NATROMのブログ

ニセ医学への注意喚起を中心に内科医が医療情報を発信します。

病院に喫煙ルームはあっていい

私が勤務していた大学病院は、屋内は全面禁煙だった。喫煙所は屋外にあり、屋根はついているものの四方の一面だけにしか壁はなく、風を遮るものはない。冬はさぞ寒いだろう。また、雨天時には、傘をさすか濡れる覚悟がないと喫煙所にはたどりつけない。そばを通るときはタバコの臭いがして不快ではあったが、喫煙所でタバコを吸っている方々はマナーを守っている喫煙者であり、不便を強いられていることに同情する気持ちのほうが強かった。

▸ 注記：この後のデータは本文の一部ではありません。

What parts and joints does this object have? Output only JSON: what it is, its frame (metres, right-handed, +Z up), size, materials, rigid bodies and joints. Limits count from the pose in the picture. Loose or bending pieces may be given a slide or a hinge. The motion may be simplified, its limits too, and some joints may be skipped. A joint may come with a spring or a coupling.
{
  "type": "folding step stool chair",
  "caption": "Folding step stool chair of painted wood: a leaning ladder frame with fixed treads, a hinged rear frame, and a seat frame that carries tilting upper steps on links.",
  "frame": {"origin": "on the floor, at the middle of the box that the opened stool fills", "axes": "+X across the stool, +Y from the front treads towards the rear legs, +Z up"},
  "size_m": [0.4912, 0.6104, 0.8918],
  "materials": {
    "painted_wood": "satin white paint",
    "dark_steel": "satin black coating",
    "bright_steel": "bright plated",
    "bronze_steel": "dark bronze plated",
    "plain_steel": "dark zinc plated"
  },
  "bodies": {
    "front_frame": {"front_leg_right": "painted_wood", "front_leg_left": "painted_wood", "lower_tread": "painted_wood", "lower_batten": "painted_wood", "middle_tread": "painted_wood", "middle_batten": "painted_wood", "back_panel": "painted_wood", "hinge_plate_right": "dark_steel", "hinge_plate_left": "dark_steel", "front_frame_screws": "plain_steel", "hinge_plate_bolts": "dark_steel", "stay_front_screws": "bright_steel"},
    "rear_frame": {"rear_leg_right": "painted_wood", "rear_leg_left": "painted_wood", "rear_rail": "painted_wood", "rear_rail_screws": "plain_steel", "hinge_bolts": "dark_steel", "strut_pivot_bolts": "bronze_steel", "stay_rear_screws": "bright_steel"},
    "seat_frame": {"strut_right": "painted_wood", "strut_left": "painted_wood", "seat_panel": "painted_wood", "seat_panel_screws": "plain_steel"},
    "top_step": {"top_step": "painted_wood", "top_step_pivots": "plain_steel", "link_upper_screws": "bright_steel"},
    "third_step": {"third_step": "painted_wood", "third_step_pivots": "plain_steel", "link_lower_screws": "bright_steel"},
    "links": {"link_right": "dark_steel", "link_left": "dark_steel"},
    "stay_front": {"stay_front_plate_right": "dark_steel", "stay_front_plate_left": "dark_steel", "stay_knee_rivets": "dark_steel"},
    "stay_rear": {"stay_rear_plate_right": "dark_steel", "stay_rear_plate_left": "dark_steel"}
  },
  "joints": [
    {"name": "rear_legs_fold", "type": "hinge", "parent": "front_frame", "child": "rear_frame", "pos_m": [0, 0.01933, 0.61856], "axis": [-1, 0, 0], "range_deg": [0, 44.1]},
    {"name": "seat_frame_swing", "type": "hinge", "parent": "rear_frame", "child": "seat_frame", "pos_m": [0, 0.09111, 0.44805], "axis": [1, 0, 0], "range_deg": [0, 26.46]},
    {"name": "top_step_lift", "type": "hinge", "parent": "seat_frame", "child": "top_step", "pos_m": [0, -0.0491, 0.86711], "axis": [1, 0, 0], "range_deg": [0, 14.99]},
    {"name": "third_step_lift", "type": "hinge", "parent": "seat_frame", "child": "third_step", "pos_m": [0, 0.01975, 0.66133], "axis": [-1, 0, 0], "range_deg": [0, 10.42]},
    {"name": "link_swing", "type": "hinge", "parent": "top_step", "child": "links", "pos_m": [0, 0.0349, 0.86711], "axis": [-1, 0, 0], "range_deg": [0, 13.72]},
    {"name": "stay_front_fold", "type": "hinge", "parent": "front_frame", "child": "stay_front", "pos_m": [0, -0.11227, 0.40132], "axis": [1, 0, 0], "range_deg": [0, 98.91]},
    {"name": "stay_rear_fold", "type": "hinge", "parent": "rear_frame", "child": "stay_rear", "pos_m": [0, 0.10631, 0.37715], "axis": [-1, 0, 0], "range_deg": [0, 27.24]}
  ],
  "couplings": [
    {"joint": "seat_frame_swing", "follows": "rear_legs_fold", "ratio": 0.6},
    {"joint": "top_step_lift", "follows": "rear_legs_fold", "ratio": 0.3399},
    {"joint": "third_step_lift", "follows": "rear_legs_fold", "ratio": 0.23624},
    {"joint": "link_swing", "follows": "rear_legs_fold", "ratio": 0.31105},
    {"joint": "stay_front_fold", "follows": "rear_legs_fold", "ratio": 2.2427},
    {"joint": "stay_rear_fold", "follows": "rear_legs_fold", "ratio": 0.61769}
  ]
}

喫煙所。屋根がないと雨天時に利用されないから機能評価に通らないらしい。



屋内に喫煙ルームをつくればいいのに。患者さんの背景はさまざまだ。腸疾患で口から食べることができず、喫煙ぐらいしか楽しみがないという患者さんもいる。悪性疾患で余命が長くない患者さんもいる。そういう人たちに対して禁煙しろとは私はとても言えない。雨や寒さの心配をせずにタバコぐらいは吸わせてあげたい。

喫煙者の趣味嗜好に対してなぜ非喫煙者がコストを負担しなければならないのか、という意見も理解できないでもないが、別にすべての病院に禁煙ルームをつくれと言っているわけではない。小さい施設であればコストに見合わないということはあるだろうが、大病院で利用者が多いのであれば、寒さや雨を心配せずに喫煙できる場所があってもいいじゃないか。それぐらいのコストなら負担してもいいよ。非喫煙者としても、煙がダダ漏れの屋外の喫煙所よりかは、屋内の喫煙ルームできちんと分煙できたほうが望ましい。

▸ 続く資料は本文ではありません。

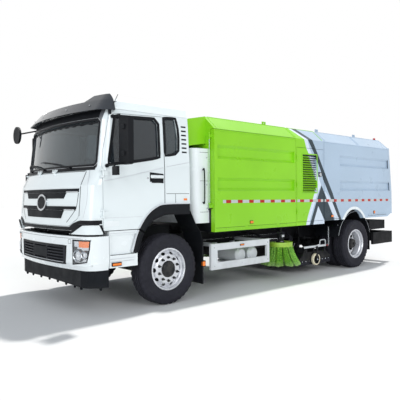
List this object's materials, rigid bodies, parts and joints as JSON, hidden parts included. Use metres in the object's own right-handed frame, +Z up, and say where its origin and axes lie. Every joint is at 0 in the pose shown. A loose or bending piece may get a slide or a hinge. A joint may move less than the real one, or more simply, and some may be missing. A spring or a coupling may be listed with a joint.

病院が屋内に喫煙ルームをつくらない理由の一つが、病院機能評価である。評価項目の一つに、「ベランダ、屋上、出入り口を含む全館禁煙を原則とする」とある。要するに、屋内に喫煙ルームがあったら、分煙が徹底されていても病院機能評価に落ちるわけだ。患者さんは病気を治すために入院しているので、禁煙が望ましいというのはわかる。しかし、成人がリスクを承知した上で喫煙するのは自由であろう。病院機能評価の評価項目で、「精神科、療養病棟、緩和ケア病棟は分煙について評価する」とあり、一応の配慮はあるものの、一般病床の患者さんだって、喫煙によって生活の質が上がるという人だっているのである。

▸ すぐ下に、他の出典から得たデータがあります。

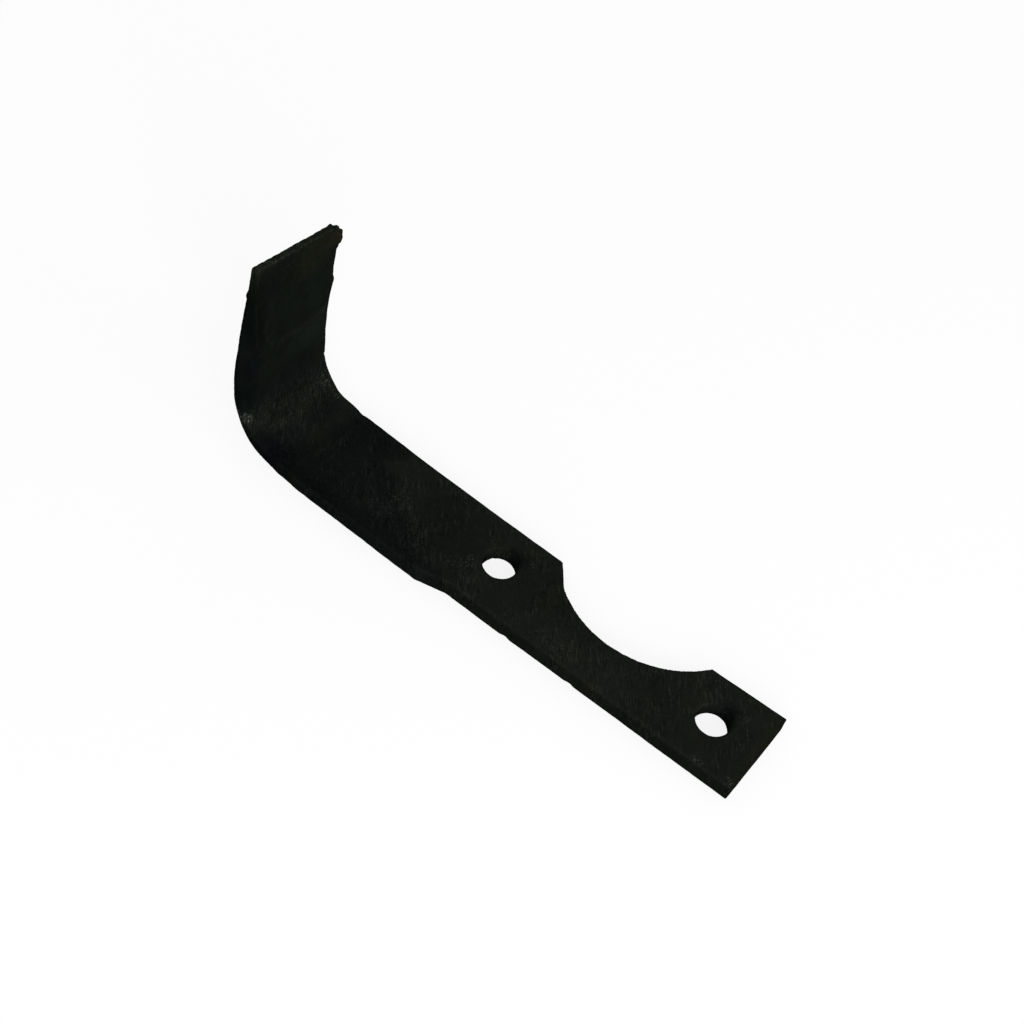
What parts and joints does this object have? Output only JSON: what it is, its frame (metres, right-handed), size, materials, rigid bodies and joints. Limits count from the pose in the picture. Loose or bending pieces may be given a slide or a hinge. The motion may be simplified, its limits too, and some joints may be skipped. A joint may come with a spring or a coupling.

財団法人日本医療機能評価機構のサイトの一般病院版 評価項目(Ver.5.0)より*1


全館禁煙、敷地内禁煙ではなく、分煙がなされているかどうかを評価の対象にすべきだと私は考える。敷地内禁煙の施設であっても、施設から一歩出たところが事実上の喫煙所になっていれば、出入り口を通る人が煙を吸うことになる。分煙が徹底されているほうがいい。「一般病棟についても、全館禁煙ではなく、分煙を評価せよ」という主張であれば、賛成する非喫煙者もいるだろう。「禁煙ファシズム」批判をしている人たちは、「嫌煙運動批判が一種のタブーとなりつつつある」などと言っているが、喫煙の害を否定するような阿呆なことを言っているからだ。